Il decennio 68-78 in Italia ha partorito Paolo Liguori, cresciuto tra Gli Uccelli e poi diventato volto Mediaset, ha forgiato Carlo Freccero, una delle vittime dell’Editto Bulgaro e in tempi recentissimi tra gli ideatori di Povera Patria. C’è una sottile linea rossa che potrebbe collegare Umberto Eco a Maria De Filippi, la contestazione politica è alle spalle di personaggi come Mughini, Ferrara e Deleuze è diventato il nume tutelare della Silicon Valley e degli Yuppie che mangiano avocado in pausa dopo la sessione di mindfulness. Chi sono stati i tuoi ‘padrini’, chi ti ha ispirato?

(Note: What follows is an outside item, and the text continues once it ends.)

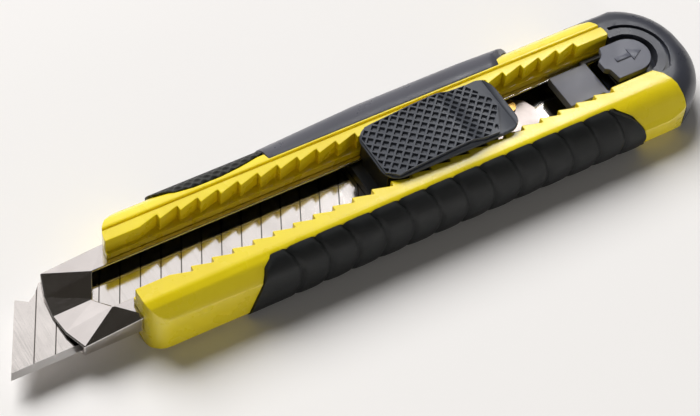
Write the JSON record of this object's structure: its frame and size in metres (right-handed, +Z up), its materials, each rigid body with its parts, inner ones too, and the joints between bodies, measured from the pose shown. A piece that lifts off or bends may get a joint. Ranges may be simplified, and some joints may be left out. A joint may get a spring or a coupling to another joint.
{
  "type": "snap-off utility knife",
  "caption": "Snap-off utility knife: scored blade in a steel channel, moulded casing with ratchet rails, thumb slider, side grips and pull-off end cap.",
  "frame": {"origin": "centre of the flat back face the knife lies on", "axes": "+X towards the end cap (the blade comes out along -X), +Y towards the blade's unsharpened spine, +Z up out of the slider face"},
  "size_m": [0.1624, 0.0334, 0.0162],
  "materials": {
    "yellow_abs": "satin moulded ABS",
    "black_rubber": "matt soft-touch rubber",
    "grey_plastic": "fine-textured moulded plastic",
    "cap_plastic": "satin moulded plastic",
    "dark_plastic": "knurled moulded plastic",
    "black_plastic": "moulded acetal",
    "bright_steel": "bright plated pressed steel",
    "blade_steel": "ground carbon steel",
    "steel": "plain steel",
    "brass": "turned brass"
  },
  "bodies": {
    "handle": {"casing": "yellow_abs", "near_grip": "black_rubber", "far_grip": "grey_plastic", "knurled_pad": "black_rubber", "blade_channel": "bright_steel", "channel_rivets": "steel", "spare_blades": "blade_steel", "magazine_spring": "steel"},
    "slider": {"blade_carrier": "black_plastic", "blade": "blade_steel", "blade_peg": "steel", "lock_spring": "bright_steel", "glide_rivet": "brass", "pad_return_spring": "steel"},
    "pad": {"thumb_pad": "dark_plastic"},
    "pawl_near": {"near_pawl": "steel"},
    "pawl_far": {"far_pawl": "steel"},
    "cap": {"end_cap": "cap_plastic", "cap_plug": "grey_plastic"},
    "latch": {"cap_latch": "cap_plastic"}
  },
  "joints": [
    {"name": "blade_slide", "type": "slide", "parent": "handle", "child": "slider", "axis": [-1, 0, 0], "range_m": [-0.018, 0.054]},
    {"name": "pad_shift", "type": "slide", "parent": "slider", "child": "pad", "axis": [1, 0, 0], "range_m": [0, 0.0015], "deforming": ["pad_return_spring"]},
    {"name": "near_pawl_out", "type": "slide", "parent": "slider", "child": "pawl_near", "axis": [0, -1, 0], "range_m": [0, 0.0009]},
    {"name": "far_pawl_out", "type": "slide", "parent": "slider", "child": "pawl_far", "axis": [0, 1, 0], "range_m": [0, 0.0009]},
    {"name": "cap_pull", "type": "slide", "parent": "handle", "child": "cap", "axis": [1, 0, 0], "range_m": [0, 0.03]},
    {"name": "latch_flex", "type": "hinge", "parent": "cap", "child": "latch", "pos_m": [0.0532, 0, 0.0116], "axis": [0, 1, 0], "range_deg": [0, 6], "stiffness_Nm_per_rad": 0.5}
  ],
  "couplings": [
    {"joint": "near_pawl_out", "follows": "pad_shift", "ratio": 0.6},
    {"joint": "far_pawl_out", "follows": "pad_shift", "ratio": 0.6}
  ]
}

E, in riferimento al programma più citato in questa intervista, cosa dobbiamo aspettarci dall’eredità che sarà di Blob

 
Mah questa è difficile. Chi mi ha ispirato? Potrei dirti il punk, il situazionismo o magari il cyberpunk, perché quella era l’aria che tirava allora. E anche l’estetica trash, camp, la cinefilia anni ’80. Più che maestri ho avuto dei fratelli maggiori, coi quali mi è capitato di lavorare e dai quali ho imparato qualcosa: i critici della sezione cultura spettacoli al manifesto, la coppia ghezzi-giusti, i giornali musicali inglesi, roba così. Blob speriamo vada avanti per un po’ ancora, fintanto che il pubblico della tv è ancora vivo.